Carriers around the world already have begun building test networks for 5G, even though the core specifications for the technology, begun in 2011, were only just completed in June 2018. Yet it can be hard to suss out what’s actually being tested. For example, last year AT&T announced it would roll out something called “5G Evolution” in 20 cities, but critics called this 5G branding deceptive, because the technologies AT&T uses for these networks are actually 4G technologies that rival carrier T-Mobile was already using.
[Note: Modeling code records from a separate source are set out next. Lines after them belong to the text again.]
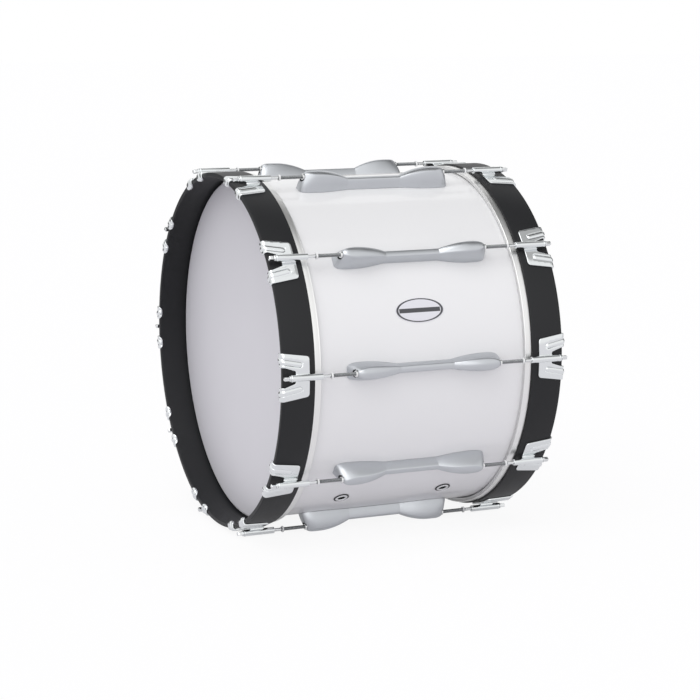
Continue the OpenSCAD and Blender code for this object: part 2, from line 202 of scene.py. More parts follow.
def place(index, side="front"):
    """Matrix from a piece's own axes to lug position index, 1 to COUNT, on one side"""
    angle = math.tau * (index - 1) / COUNT
    return turned(angle, 1 if side == "front" else -1)


def turned(angle, way=1):
    """Matrix to an angle above the first lug; way is -1 for the rear end"""
    away = Vector((math.cos(angle), 0, math.sin(angle)))
    around = Vector((-math.sin(angle), 0, math.cos(angle))) * way
    out = Vector((0, -way, 0))
    matrix = Matrix((away, around, out)).transposed().to_4x4()
    matrix.translation = Vector((0, 0, AXIS_Z))
    return matrix


def add_object(name, data):
    """A new object in the scene"""
    made = bpy.data.objects.new(name, data)
    bpy.context.scene.collection.objects.link(made)
    return made


def add_piece(name, mesh, matrix, body, replaced=()):
    """A new object that rides on a body, and stands for the replaced CAD nodes"""
    piece = add_object(name, mesh)
    piece.matrix_world = matrix
    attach(piece, body)
    if replaced:
        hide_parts(*replaced)


# Meshes


def finish_mesh(bm, name, sharp_degrees=38):
    """A mesh with outward normals, smooth apart from edges sharper than an angle"""
    bmesh.ops.remove_doubles(bm, verts=bm.verts, dist=1e-7)
    bmesh.ops.recalc_face_normals(bm, faces=bm.faces)
    mesh = bpy.data.meshes.new(name)
    bm.to_mesh(mesh)
    bm.free()
    return smoothed(mesh, sharp_degrees)


def bridge(bm, rings, closed_ends=True):
    """Quads between neighbouring rings of vertices, and a cap on the first and last ring"""
    for low, high in zip(rings, rings[1:]):
        for i in range(len(low)):
            j = (i + 1) % len(low)
            bm.faces.new((low[i], low[j], high[j], high[i]))
    if closed_ends:
        bm.faces.new(reversed(rings[0]))
        bm.faces.new(rings[-1])


def add_rings(bm, sections):
    """A ring of vertices for each section, which is a list of points"""
    return [[bm.verts.new(p) for p in section] for section in sections]


def loft(name, sections):
    """A closed mesh through sections that have equally many points"""
    bm = bmesh.new()
    bridge(bm, add_rings(bm, sections))
    return finish_mesh(bm, name)


def circles(profile, segments, middle=0, shape=None):
    """Points round a line along Z at x = middle: a circle for each (radius, height) pair, whose
    radius shape may change with the angle"""
    turns = [math.tau * k / segments for k in range(segments)]
    sections = []
    for radius, height in profile:
        radii = [shape(radius, a, height) if shape else radius for a in turns]
        sections.append([
            (middle + r * math.cos(a), r * math.sin(a), height) for r, a in zip(radii, turns)])
    return sections


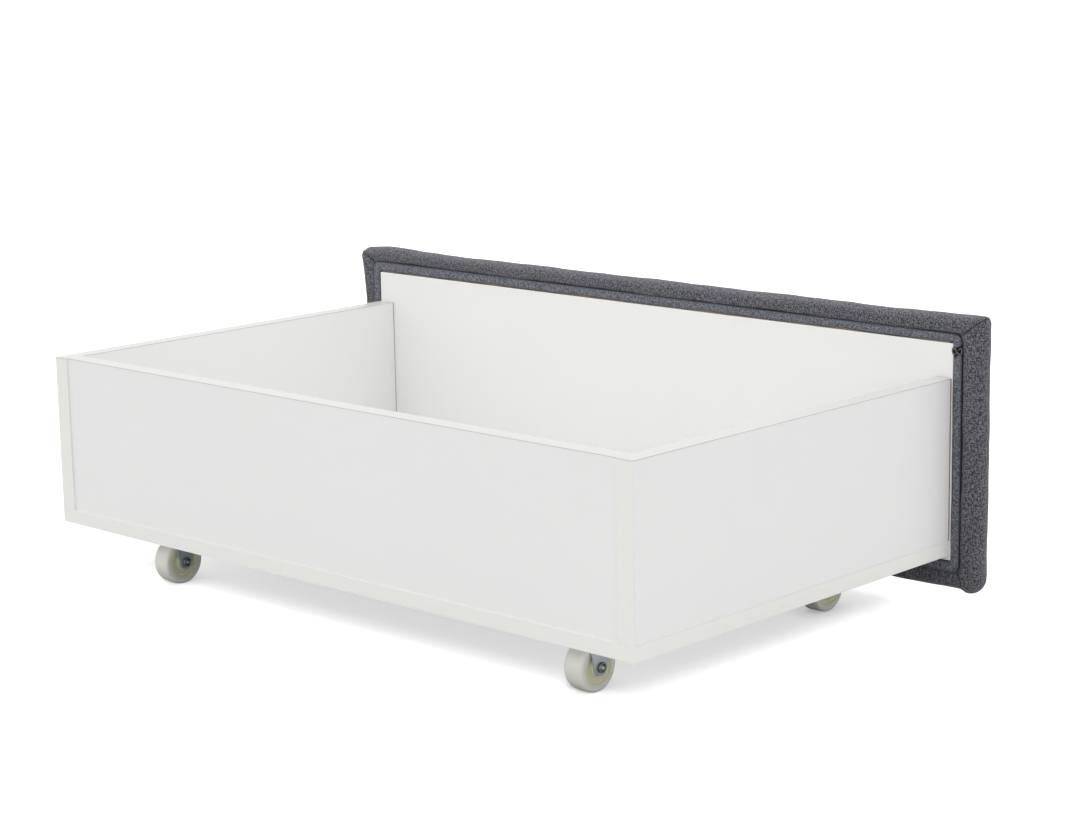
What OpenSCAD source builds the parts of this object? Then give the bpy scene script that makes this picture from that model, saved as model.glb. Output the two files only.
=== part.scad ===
// Under-bed storage drawer on four fixed casters, with an upholstered front.
// The front faces -Y, the open top faces +Z, and the casters roll along Y.
// Origin: on the floor, under the middle of the outside box.

/* [Box] */
// Outside width of the box over both side panels
box_w = 800; // [560:1:1100]
// Depth of the box behind the front panel
box_d = 470; // [320:1:640]
// Height of the walls above the bottom board
wall_h = 162; // [110:1:240]
// Thickness of the side and back boards
board_t = 19; // [15:0.5:25]
// Thickness of the bottom board
bottom_t = 15; // [12:0.5:22]
// How far the back board sits inside the rear ends of the sides
back_recess = 2; // [0:0.5:12]
// Thickness of the glued edging strips
edging_t = 0.8; // [0.4:0.1:2]

/* [Upholstered front] */
// How far the front runs past the box at each side
front_side = 34; // [30:1:80]
// How far the front runs above the walls
front_above = 61.5; // [61:0.5:110]
// Height of the lower edge of the front above the floor
front_z = 27; // [15:1:60]
// Thickness of the chipboard core
core_t = 15; // [12:0.5:22]
// Thickness of the white hardboard liner on the back of the core
liner_t = 3.2; // [2.5:0.1:6]
// Thickness of the foam on the front of the core
foam_t = 9.6; // [5:0.1:25]
// Thickness of the cover fabric
fabric_t = 1.2; // [0.8:0.1:2]
// Padding between the fabric and the edges of the core
edge_pad = 5.8; // [3:0.1:10]
// Rounding of the padded edges
pad_round = 8; // [5:0.5:8]
// How far the liner runs past the box at each side
liner_side = 2; // [0:0.5:3]
// How far the liner runs below the bottom board
liner_below = 5; // [1:0.5:10]
// How far the liner runs above the walls
liner_above = 34; // [10:1:34]
// Width of the welt strip around the liner
welt_w = 11; // [8:0.5:14]
// Gap between the liner and the welt strip
welt_gap = 1.2; // [0.5:0.1:3]

/* [Casters] */
// Overall height of a caster, floor to plate top
caster_h = 62.5; // [60:0.5:90]
// Diameter of a wheel
wheel_d = 48; // [40:1:60]
// Width of a wheel at the tread
wheel_w = 22; // [16:0.5:30]
// Diameter of the riveted axle
axle_d = 6; // [5:0.5:8]
// Radial clearance between the axle and the wheel bore
axle_play = 0.05; // [0.02:0.01:0.1]
// Thickness of the pressed steel of a fork
fork_t = 2; // [1.5:0.1:3]
// Gap between the wheel hub and each fork leg
hub_gap = 0.6; // [0.4:0.1:1.5]
// Distance from the outside of a side panel to the middle of a wheel
caster_side = 108; // [60:1:160]
// How far all four casters stand off centre, towards the right side
caster_shift = 5; // [-10:1:10]
// Distance from the rear face of the box to the rear axles
caster_back = 68; // [45:1:120]
// Distance from the front panel to the front axles
caster_front = 58; // [45:1:120]

/* [Fittings] */
// Diameter of the screws through the bottom board
box_screw_d = 5; // [4:0.5:6]
// Length of the screws through the bottom board
box_screw_l = 48; // [35:1:60]
// Diameter of the screws through the core of the front
front_screw_d = 4.5; // [3.5:0.5:6]
// Length of the screws through the core of the front
front_screw_l = 50; // [35:1:60]
// Diameter of the caster screws
caster_screw_d = 3.5; // [3:0.5:4.5]
// Board left above the tip of a caster screw
caster_screw_left = 2; // [1:0.5:4]
// Diameter of a cam lock
cam_d = 15; // [12:0.5:15]
// How far a cam lock reaches past the middle of the board
cam_past = 3; // [2:0.5:5]
// Distance from the end of the back board to the middle of a cam lock
cam_reach = 34; // [24:1:40]
// Diameter of a wooden dowel
dowel_d = 8; // [6:0.5:8]
// Length of a wooden dowel
dowel_l = 30; // [25:1:40]
// Clearance round every fixed screw, dowel and lock
fit_play = 0.05; // [0.03:0.01:0.1]

/* [Hidden] */
$fn = 48;

eps = 0.01;                                    // overshoot of a cutting tool
melamine = [0.91, 0.91, 0.91];
edging_tone = [0.89, 0.89, 0.86];
fabric_tone = [0.24, 0.25, 0.28];

// Levels and planes
floor_z = caster_h + bottom_t;                 // top of the bottom board
rim_z = floor_z + wall_h;                      // top of the walls
front_t = fabric_t + foam_t + core_t + liner_t;
face_y = (front_t - box_d) / 2;                // plane where the box meets the liner
rear_y = face_y + box_d;
back_y = rear_y - back_recess - board_t;       // inner face of the back board
side_x = box_w / 2;
inner_x = side_x - board_t;
core_back_y = face_y - liner_t;
core_front_y = core_back_y - core_t;
skin_y = face_y - front_t;                     // outer face of the cover

// Front panel
front_w = box_w + 2 * front_side;
front_h = rim_z + front_above - front_z;
flange_t = 0.8;                                // cover fabric pressed flat under the welt
roll_drop = 1;                                 // the padded roll lies this far in front of the liner face
staple_t = 0.6;
welt_t = liner_t - flange_t - staple_t - 0.2;
core_w = front_w - 2 * (fabric_t + edge_pad);
core_h = front_h - 2 * (fabric_t + edge_pad);
core_z = front_z + fabric_t + edge_pad;
liner_w = box_w + 2 * liner_side;
liner_z = caster_h - liner_below;
liner_h = rim_z + liner_above - liner_z;
liner_mid = liner_z + liner_h / 2;
staple_w = 10;
staple_leg = 8;
staple_pitch = 62;
staple_line = welt_gap + welt_w / 2;           // staples run under the middle of the welt

// Casters
wheel_r = wheel_d / 2;
axle_r = axle_d / 2;
wheel_edge = 7;                                // rounding from tread to face
hub_r = wheel_r * 0.36;
hub_w = wheel_w + 1;
leg_in = hub_w / 2 + hub_gap;                  // inner face of a fork leg
leg_out = leg_in + fork_t;
leg_tip = axle_r + 5;                          // radius of the leg round the axle
leg_top = leg_tip * 2.25;                      // half width of the leg under the plate
plate_x = 2 * leg_out + 28;
plate_y = 2 * leg_top + 8;
plate_round = 5;
plate_hole_x = leg_out + 7;
plate_hole_y = plate_y / 2 - 7;
head_r = axle_r + 2.25;
head_l = 2.6;
caster_screw_head = 2.2;
recess_half = 0.5;                             // half width of the cross in a screw head
recess_deep = 1.5;
caster_screw_l = bottom_t - caster_screw_left;
caster_x = side_x - caster_side;                // before the shift
caster_front_y = face_y + caster_front;
caster_rear_y = rear_y - caster_back;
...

At the same time, carriers including AT&T are now testing high-speed “millimeter-wave” networks. And even though today’s phones can’t connect to 5G networks, consumers are finally getting a chance to try 5G thanks to offerings like Verizon’s “5G Home” service, which offers fixed wireless, as opposed to mobile wireless, for home broadband.
When Will We Get 5G?
Carriers, gadget makers, and politicians from across the political spectrum worry that what happened to the mobile industries in Europe and Japan could happen in the US if the nation is too slow in rolling out 5G.